Debellatore delle legittimazioni che puntellano la buona coscienza metafisica, ossessionato dall’irresolutezza etica del pensiero occidentale, Sgalambro ha perseguito uno scopo: la rovina dell’inviolabile, così come Wittgenstein volle quella del linguaggio. L’eccesso di lucidità del suo pensiero ha trasformato il pessimismo in metodo: rovesciare il senso comune, beffarsi del conformismo del pensiero che sale dalle cattedre universitarie come un catechismo. In questo singolare metodo il pessimismo diventa un acceleratore di energie e di immagini. È, cioè, l’esercizio della consumazione, l’arte di fare buon uso della sparizione, per essere all’altezza della propria morte. Era un distruttore di certezze che accresceva l’esistenza, l’arricchiva frammentandola. Ma, nell’uno e nell’altro, la stessa distanza dagli esseri e dalle cose, la stessa inflessibilità, la stessa tentazione del silenzio, del ripudio finale del verbo, la stessa volontà di impattare contro limiti mai esplorati. Se fosse nato più a sud sarebbe stato attratto dal deserto. Il suo volto era già un’opposizione, impenetrabile, distante da tutto. Ma il suo sorriso tradiva un pentimento inconfessato di semplicità. Aveva la forza di sorprendere, ma anche il potere di sparire. Pervaso da una naturale assenza di ostentazione, dialogava con tutti. Un uomo della città e della folla, ma anche un misantropo ostinato, dell’insegnamento segreto per alcuni, della gloria anonima per altri.

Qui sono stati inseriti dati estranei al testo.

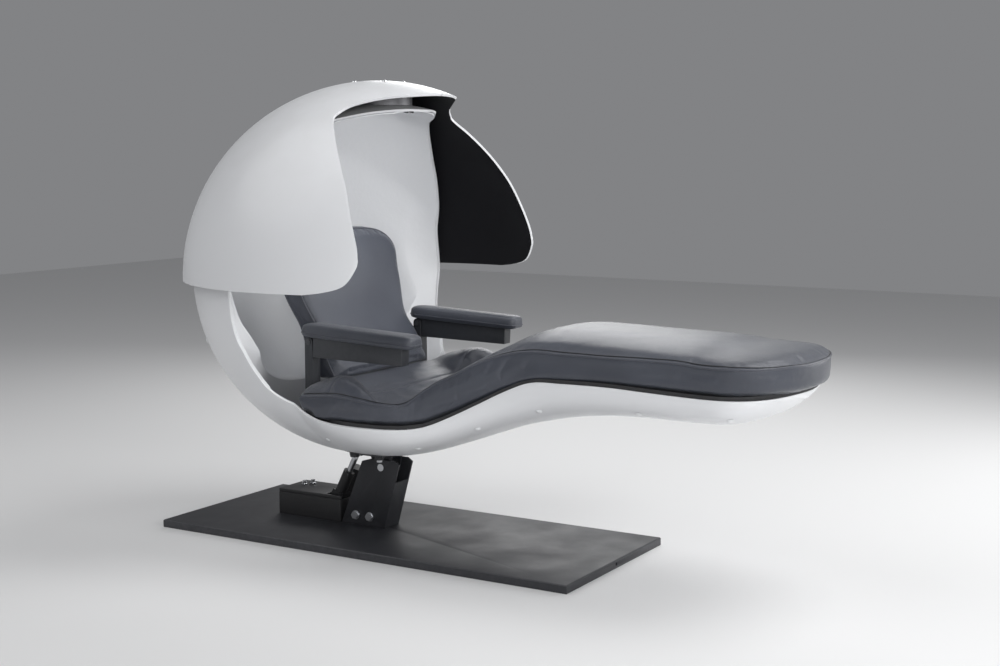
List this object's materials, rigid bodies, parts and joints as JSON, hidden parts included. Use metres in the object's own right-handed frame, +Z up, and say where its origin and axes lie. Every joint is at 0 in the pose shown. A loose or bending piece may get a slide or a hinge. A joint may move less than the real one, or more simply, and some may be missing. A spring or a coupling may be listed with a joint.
{
  "type": "nap pod",
  "caption": "Reclining nap seat in a white spherical shell with a turning privacy visor, fold-up arms and a tilting pod on a steel floor plate.",
  "frame": {"origin": "middle of the floor plate's underside", "axes": "+X towards the feet, along the floor plate's length; +Y towards the sitter's left; +Z up"},
  "size_m": [2.1549, 1.2499, 1.466],
  "materials": {
    "base_paint": "textured satin powder coat",
    "arm_paint": "satin",
    "steel": "brushed",
    "bright_metal": "polished",
    "black_box": "matte",
    "bronze": "machined",
    "white_shell": "gloss gel coat",
    "white_liner": "satin",
    "dark_board": "matte",
    "upholstery": "grained, soft sheen",
    "turntable_metal": "machined",
    "slip_plastic": "matte"
  },
  "bodies": {
    "base": {"base_plate": "base_paint", "foot_bracket": "base_paint", "plate_screws": "steel", "column": "base_paint", "foot_bolts": "steel", "tilt_axle": "steel", "axle_collars": "steel", "actuator_lug": "base_paint", "actuator_lower_pin": "steel", "control_box": "black_box", "control_box_lid": "black_box", "box_connectors": "bright_metal"},
    "actuator": {"actuator_housing": "black_box", "actuator_motor": "black_box"},
    "rod": {"actuator_rod": "steel"},
    "pod": {"cradle": "base_paint", "tilt_bushes": "bronze", "cradle_bolts": "steel", "actuator_upper_pin": "steel", "seat_frame": "base_paint", "seat_shell": "white_shell", "shell_screws": "white_shell", "liner": "white_liner", "canopy_lamps": "black_box", "seat_board": "dark_board", "seat_cushion": "upholstery", "back_frame": "base_paint", "back_board": "dark_board", "backrest_cushion": "upholstery", "arm_post_left": "arm_paint", "arm_post_right": "arm_paint", "arm_pin_left": "steel", "arm_pin_right": "steel", "turntable_base": "turntable_metal", "turntable_screws": "steel", "visor_spindle": "steel", "slip_washer": "slip_plastic"},
    "visor": {"turntable_ring": "turntable_metal", "visor_shell": "white_shell", "visor_screws": "bright_metal"},
    "arm_left": {"arm_beam_left": "arm_paint", "arm_pad_left": "upholstery"},
    "arm_right": {"arm_beam_right": "arm_paint", "arm_pad_right": "upholstery"}
  },
  "joints": [
    {"name": "seat_tilt", "type": "hinge", "parent": "base", "child": "pod", "pos_m": [-0.072, 0, 0.225], "axis": [0, -1, 0], "range_deg": [0, 15]},
    {"name": "actuator_swing", "type": "hinge", "parent": "base", "child": "actuator", "pos_m": [-0.285, 0, 0.072], "axis": [0, 1, 0], "range_deg": [0, 3.5]},
    {"name": "rod_slide", "type": "slide", "parent": "actuator", "child": "rod", "axis": [0.4511, 0, 0.8925], "range_m": [-0.032, 0]},
    {"name": "visor_turn", "type": "hinge", "parent": "pod", "child": "visor", "pos_m": [-0.092, 0, 0.841], "axis": [0, 0, 1], "range_deg": [-3, 177]},
    {"name": "arm_left_fold", "type": "hinge", "parent": "pod", "child": "arm_left", "pos_m": [-0.141, 0.3, 0.662], "axis": [0, -1, 0], "range_deg": [0, 80]},
    {"name": "arm_right_fold", "type": "hinge", "parent": "pod", "child": "arm_right", "pos_m": [-0.141, -0.3, 0.662], "axis": [0, -1, 0], "range_deg": [0, 80]}
  ],
  "couplings": [
    {"joint": "actuator_swing", "follows": "seat_tilt", "ratio": 0.216},
    {"joint": "rod_slide", "follows": "seat_tilt", "m_per_rad": -0.11539}
  ]
}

Dotato di una grande violenza razionale, ha ridotto il pensiero a un ammasso di frammenti; la ricerca delle cose ultime lo fece approdare fino alla ineludibile certezza de La Morte del sole (il libro che lo rivelò al pubblico). In questo libro, tradotto in più lingue, vi è una geografia della disgregazione, un prontuario della dissoluzione di tutte le cose, un armamentario del pensiero pronto all’offensiva della catastrofe universale – la morte dell’astro – da cui non ci libereremo mai. Attribuiva all’universo un atteggiamento umano, ma solo per ricordare agli uomini che spariranno. In questo libro, come in tutti quelli che seguiranno, si afferma il gusto del suo autore, che, al modo di un flâneur, odora la vita, vi passa in mezzo e poi segretamente scompare nel nulla.